On such disinterested testimony, a second jury could obviously better determine the issues.
The law is well established that it is the duty of the trial judge to set aside a verdict and grant a new trial if, in his opinion, the verdict is based upon evidence which is false or the verdict results in a miscarriage of justice. The trial court is empowered to do this even though there may be substantial evidence which would prevent the direction of a verdict. Aetna Cas. & Surety Co. v. Yeatts, 122 F.2d 350 (4th Cir. 1941); Reyes v. Grace Line, Inc., 334 F.Supp. 1104 (S.D.N.Y.1971). In my judgment, this verdict, on this record, results in a miscarriage of justice and was in part, if not in whole, based upon evidence which was false. I deem it fundamental that a party may not do a testimonial about-face, concede prior testimony to be false or a lie and then prevail solely upon the basis of that altered self-serving testimony.
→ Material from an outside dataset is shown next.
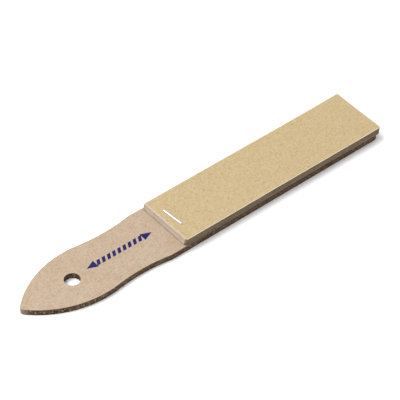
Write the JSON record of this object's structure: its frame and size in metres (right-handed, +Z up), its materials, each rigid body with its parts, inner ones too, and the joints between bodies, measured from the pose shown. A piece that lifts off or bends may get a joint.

For the foregoing reasons and pursuant to Rule 59 Fed.R.Civ.P., the conclusions of the jury as to all issues raised by the three questions submitted to it are set aside and a new trial is ordered. The action is placed on the calendar for trial on January 19, 1976.
The jury's conclusion as to question #2 has been the focus of this opinion. The jury's conclusion as to question #1, supra, suffers from the same infirmity in that it is supported solely by the Isley's testimony. The infirmity in the jury's conclusion as to question #3 which requires setting it aside as well, is that the question speaks of the ‘ first ’ time ‘ It's Your Thing’ was recorded. As pointed out in fn. 7, supra, the fact that ‘ It's Your Thing’ was recorded on January 3, 1969, does not in any way preclude it having been earlier recorded on November 6, 1968. This issue must therefore also be tried anew.